I began college as a 23 year old, fresh off the plane back from teaching English in Central America and losing the fifty pounds I’d gained in the three years before I left. They say there are a few responses to trauma, one is flight and another is fight. I have never been a fighter and flight takes a kind of courage I’ve never been able to sustain for long. A third response is to freeze.
I froze at age seven and again at 13 and again at 19, and my skin ballooned, stretched over a body that was the only thing I trusted to not betray me. (Until she did, again and again and again.) I became like a bear, hibernating from the cold and long winter of whatever life brought me toward. I found my spot, cozied it up, and nestled in, sure if I could pretend the wind wasn’t swirling and blustering outside, I could maintain my safety, my sanity, and my peace.
The library became my nest in college. The musty carpet and hushed voices, the cracking spines and the surety of no loud or sudden noises, this my cocoon.
In the stacks I would sit, back against the shelves, and read about world events and poetry, find my favorite editorialists and borrow whole magazines just to read one column. I would copy down phrases (this was before smart phones and google on the go) in my Meade notebooks and later tack them to my dorm walls around postcards from Europe and bits of poetry I loved.
Here I discovered Rilke, the Austrian poet who mingled philosophy with poetry with preaching and politics. In his Ninth Elegy, I discovered myself,
“Here is the time for the sayable, here is its homeland.
Speak and bear witness. More than ever
the Things that we might experience are vanishing, for
what crowds them out and replaces them is an imageless act.”
Making Things sayable, this was an idea that appealed to me. There were so many unsayable things in my life and things left unsaid. I was frozen in fear of voicing the sadness I felt, the loss, the abuse, the confusion, the doubt—all of it was the blustering wind outside the cocoon of my frozen self.
Becoming Sayable became like a prayer of mine. If I could just say the things, speak them, bear witness to them, perhaps I would become unstuck. Perhaps I would become courageous. Perhaps I would become healed. And this is what I have done. For twenty years, I have written through the process of mourning, death, loss, singleness, marriage, doubt, divorce, infertility, church wounds, belief, joy, celebration, grief, homesickness, deconstruction and reconstruction. If it is a human experience and if I have experienced it, I have given words to it.
Some say writing is like breathing but for me writing is like being. If I don’t give witness to the vanishing Things, I cease to be. I hibernate so deeply I die in my sleep.
I have been writing on Sayable.net in some form since 2001. And I suppose I always will. I’m not ready to turn her over or give her up. She has been hostess to my sanctification and witness to my growth. I think of her as a friend and her readers as company for the journey. But I also need her to be a benefactor in some form, a patron of the work I invest in her.
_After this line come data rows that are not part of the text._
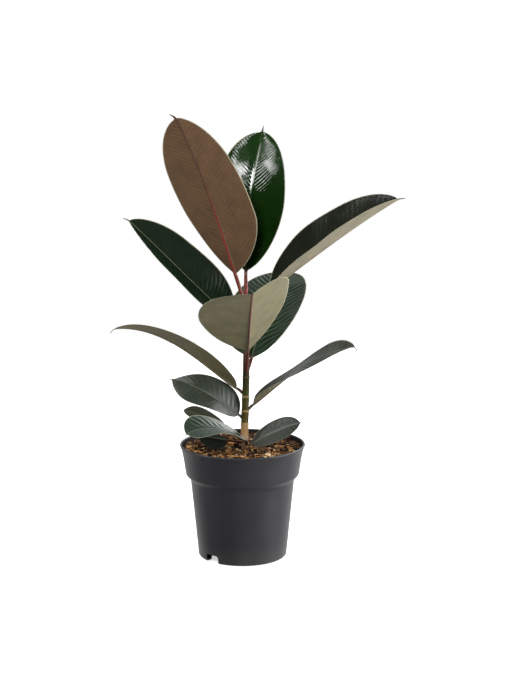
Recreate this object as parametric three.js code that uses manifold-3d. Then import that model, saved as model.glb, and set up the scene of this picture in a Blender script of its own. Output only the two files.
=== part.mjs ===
// A young rubber plant in a plastic nursery pot. Millimetres, +Z up.
// The origin is on the ground, on the axis of the pot. The front of the plant faces -Y.

import * as THREE from 'three';
import { mergeVertices } from 'three/addons/utils/BufferGeometryUtils.js';
import Module from 'manifold-3d';

const wasm = await Module();
wasm.setup();

// ---------------------------------------------------------------- driving dimensions

const GAP = 0.3; // clearance between pieces that touch

const POT_HEIGHT = 155;
const POT_RIM_RADIUS = 85; // outside of the lip
const POT_COLLAR_Z = 113.5; // lower edge of the collar
const POT_BODY_TOP_RADIUS = 70.3;
const POT_FOOT_RADIUS = 60.3;
const POT_WALL = 1.5;
const POT_SEGMENTS = 48;
const CHANNEL_HEIGHT = 9; // hollow ring under the floor that carries water away
const CHANNEL_INNER_RADIUS = 34;
const CHANNEL_OUTER_RADIUS = 48;
const NOTCH_WIDTH = 22;
const NOTCH_HEIGHT = 11;
const NOTCH_HEADINGS = [227, 47];
const DRAIN_HOLE_RADIUS = 3.5;
const DRAIN_HOLES = 6;

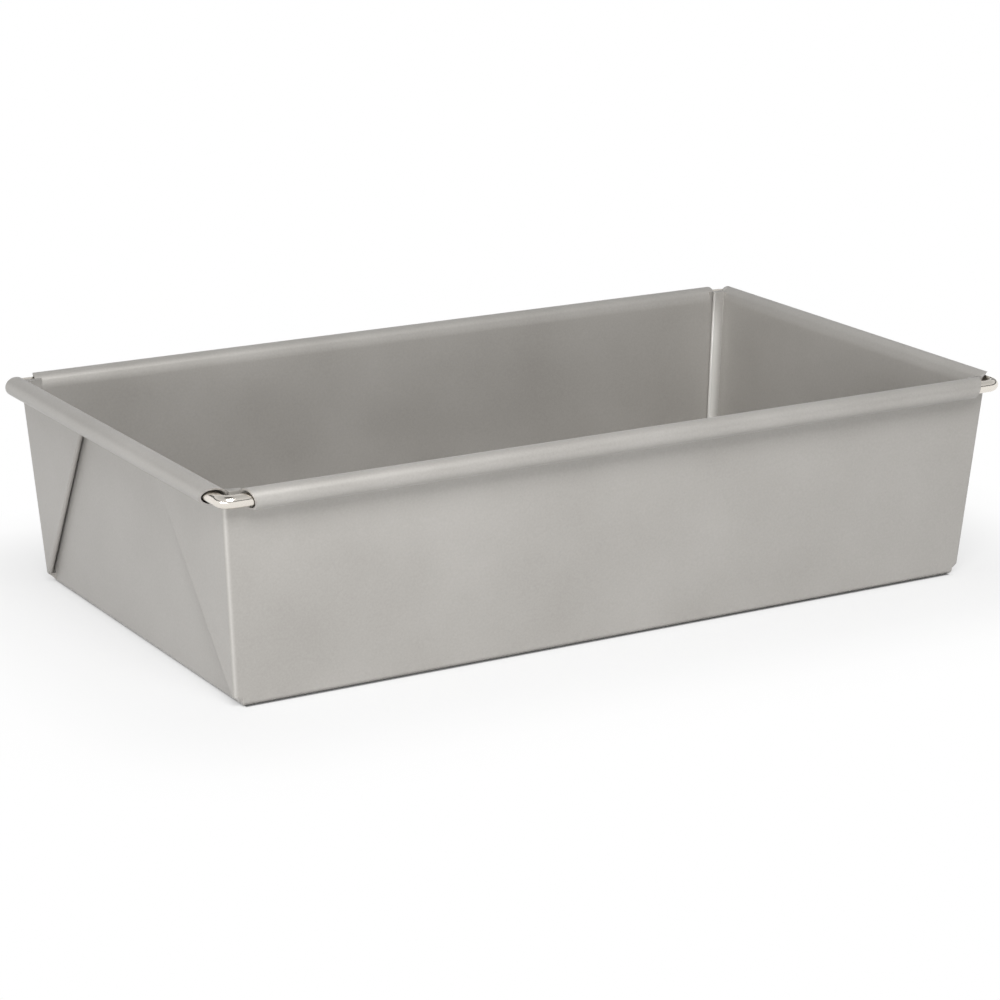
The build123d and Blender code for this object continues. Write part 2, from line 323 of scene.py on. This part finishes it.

I need her to provide for me as I have tried to provide for her. A fellow writer suggests a newsletter like this one, where the extra work is minimal for me to maintain and the opportunity for readers to pay a worker for her work is accessible and easy, the cost of one coffee or a street taco.
It’s hard for me to think about my work as worthy of payment and I think it’s partially because I found life and hope in library stacks, in borrowed editorials and books that didn’t belong to me. I have always wanted to give away my words as freely as the words of others have been given to me. But it’s also hard because I still think of myself as small and simple and nearly invisible, frozen in space and time and circumstance. It is out of my brokenness that I don’t want to ask for help, not out of my health. To be healthy is to have courage, to be brave, to go whether you come with me or not.
Rilke’s poem goes on,
“So show him
something simple which, formed over generations,
lives as our own, near our hand and within our gaze.”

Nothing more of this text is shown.